Akhlys - The Mask Of Night Speaking
Extreme metal at its most apocalyptic, The Mask Of Night Speaking sees US black metallers Akhlys on utterly incendiary and imperious form. Taken from the freshly released House Of The Black Geminius, the track bridges some of the massive production values of modern extreme metal with a sense of unyielding nastiness and dread, epic and awesome in the truest sense of the word.
Orden Ogan - Conquest
Arriving just in time for the release of their ninth studio album The Order Of Fear, Orden Ogan’s latest sequel Conquest is a typically bombastic and hearty power metal anthem. But then, that’s pretty much exactly why we love the German band in the first place, the song evoking a sense of adventurousness and triumph that is near impossible to deny.

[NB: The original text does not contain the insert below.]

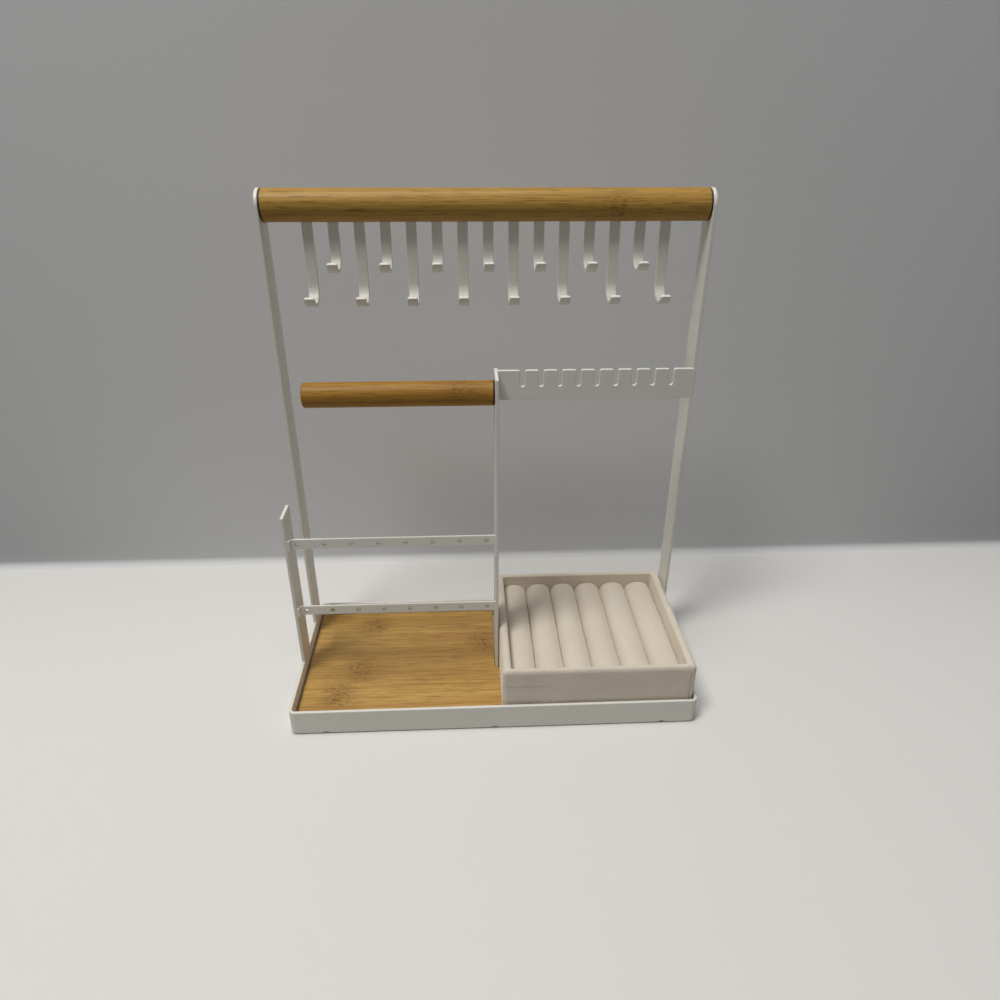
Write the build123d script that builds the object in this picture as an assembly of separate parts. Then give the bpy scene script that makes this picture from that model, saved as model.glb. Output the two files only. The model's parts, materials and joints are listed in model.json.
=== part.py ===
from build123d import *
import os

# Jewellery stand: a white sheet-steel tray with flat-bar posts, bamboo rods and a bamboo
# plate, and a velvet ring box that stands loose in the tray.
# Millimetres. +X is right, +Y is away from the viewer, +Z is up. The origin is on the
# table, under the middle of the tray.

# ---- tray ------------------------------------------------------------------
tray_length = 300.0
tray_depth = 135.0
wall_height = 20.0
sheet = 2.4
tray_corner_radius = 5.0
floor_sheet = 2.0
rim_edge_round = 0.7
pad_thickness = 2.0
pad_stands_out = 0.6
pad_diameter = 12.0
pad_inset = 16.0
edge_notch_width = 6.0
edge_notch_height = 1.6
edge_notch_inset = 26.0
edge_notch_count = 3

# ---- posts -----------------------------------------------------------------
stand_height = 360.0
bar_width = 21.0
uprights_from_back = 7.5
posts_from_front = 56.0
earring_post_top = 150.0
centre_post_top = 249.5
centre_post_width = 26.0
centre_post_x = 3.5
post_corner_radius = 1.0
bar_edge_round = 0.45
floor_slot_clearance = 0.1

# ---- top rod and its hooks ---------------------------------------------------
top_rod_diameter = 21.0
rod_edge_chamfer = 0.6
hook_count = 15
hook_from_rod_end = 27.9
hook_width = 7.0
hook_thickness = 2.4
hook_bend_radius = 12.0
hook_bend_angle = 156.0
hook_tip_radius = 1.5
hook_edge_round = 0.5
long_hook_drop = 63.1
short_hook_drop = 41.1
hook_tongue = 7.0
mortise_clearance = 0.1

# ---- short rod on the centre post ---------------------------------------------
short_rod_diameter = 17.0
short_rod_to_upright = 21.9
short_rod_below_top = 13.2
short_rod_tip_radius = 1.5

# ---- countersunk screws that hold the rods --------------------------------------
screw_length = 25.0
screw_shank = 3.5
screw_head = 7.0
screw_clearance = 0.08
cross_length = 3.6
cross_width = 0.8
cross_depth = 1.2

# ---- earring rails -----------------------------------------------------------
rail_height = 7.8
rail_thickness = 1.6
rail_set_back = 3.2
rail_bend_radius = 3.6
rail_edge_round = 0.3
upper_rail_z = 126.6
lower_rail_z = 67.7
rail_hole_count = 8
rail_hole_diameter = 3.0
rail_hole_from_end = 6.35

# ---- notched bar --------------------------------------------------------------
notch_bar_to_upright = 7.3
notch_bar_height = 21.0
notch_bar_thickness = 2.4
notch_bar_set_back = 19.5
notch_count = 9
notch_from_bar_end = 16.8
notch_width = 3.4
notch_depth = 11.5
notch_mouth_radius = 1.2
notch_bar_corner = 3.0

# ---- bamboo plate ---------------------------------------------------------------
plate_thickness = 6.5
plate_gap = 1.2
plate_corner_radius = 2.0
plate_edge_chamfer = 0.5
plate_slot_clearance = 0.45

# ---- ring box --------------------------------------------------------------------
box_height = 39.3
box_gap_to_post = 0.6
box_gap_to_side = 1.3
box_gap_to_ends = 1.3
box_side_wall = 6.6
box_end_wall = 5.0
box_corner_radius = 4.0
box_inner_corner_radius = 1.5
box_rim_radius = 2.4
velvet = 1.2
felt = 1.0
box_floor_board = 3.0
roll_count = 6
roll_height = 26.9
roll_crown = 7.5
roll_shoulder_radius = 3.0
roll_gap = 0.3
roll_end_radius = 1.2

# ---- places that follow from the sizes above -----------------------------------------
tray_bottom = pad_stands_out
rim = tray_bottom + wall_height
floor_under = pad_thickness
floor_top = floor_under + floor_sheet
inner_length = tray_length - 2 * sheet
inner_depth = tray_depth - 2 * sheet
side_bar_x = tray_length / 2 - sheet / 2

upright_y = tray_depth / 2 - uprights_from_back - bar_width / 2
top_rod_z = stand_height - bar_width / 2
posts_front_y = posts_from_front - tray_depth / 2
earring_post_y = posts_front_y + bar_width / 2
centre_post_y = posts_front_y + centre_post_width / 2
centre_post_left = centre_post_x - sheet / 2
centre_post_right = centre_post_x + sheet / 2

edge_notch_spacing = (tray_length - 2 * edge_notch_inset) / (edge_notch_count - 1)
hook_pitch = (inner_length - 2 * hook_from_rod_end) / (hook_count - 1)
short_rod_z = centre_post_top - short_rod_below_top
short_rod_length = inner_length / 2 + centre_post_left - short_rod_to_upright
rail_length = inner_length / 2 + centre_post_left
rail_hole_pitch = (rail_length - 2 * rail_hole_from_end) / (rail_hole_count - 1)
notch_bar_length = inner_length / 2 - centre_post_right - notch_bar_to_upright
notch_pitch = (notch_bar_length - 2 * notch_from_bar_end) / (notch_count - 1)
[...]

Vulvodynia - Isandlwana (ft. Signs Of The Swarm)
Another release day offering, Vulvodynia are snarling full-steam ahead on Isandlwana, taken from new album Entabeni. Tight, gnashy and brutish, the track sees the South African band team up with David Simonich, vocalist of fellow deathcore group Signs Of The Swarm to create something visceral and unpretentious yet undeniably thrilling.
Avmakt - Poison Reveal
Fresh - surprisingly non-corpsepainted - faces from the forests of Norway, Avmakt are devotees to the scabrous sounds of second wave black metal. Debut single Poison Reveal is a frosty blast of hissed vocals and clattering rampages, not a million miles away from Kristian Valbo and Christoffer Bråthen’s past work with Aura Noir, albeit leaning hard on the “black” element of their black thrash assault.
Lowen - The Seed That Dreamed Of Its Own Creation
Drawing on ancient Iranian mythology and sung in Farsi, Lowen’s latest single is is a gloriously epic exploration of the arcane both sonically and thematically. Given the sheer grandiose scale of the band’s sound, you’d half expect this one to be touching the ten-minute mark, but it flies by in a tight three-and-a-half minutes and somehow doesn’t feel any less magnificent for the fact. Keep an eye out for the band’s new album Do Not Go To War With The Demons Of Mazandaran, set to be released October 4.
Cober Mouth - Beneath The Hydrogen
Embracing the nu metalcore boom with all its swivel-eyed intensity, Cober Mouth’s new single Beneath The Hydrogen plays up to the scene’s hardest edges with a skittering, beatdown-laden fury. There’s a tantalising weightless melody that comes in around the two-and-a-half minute mark that suggests there’s much more the band than mere brutishness however, piquing our interest for their new EP Untethered, due September 6.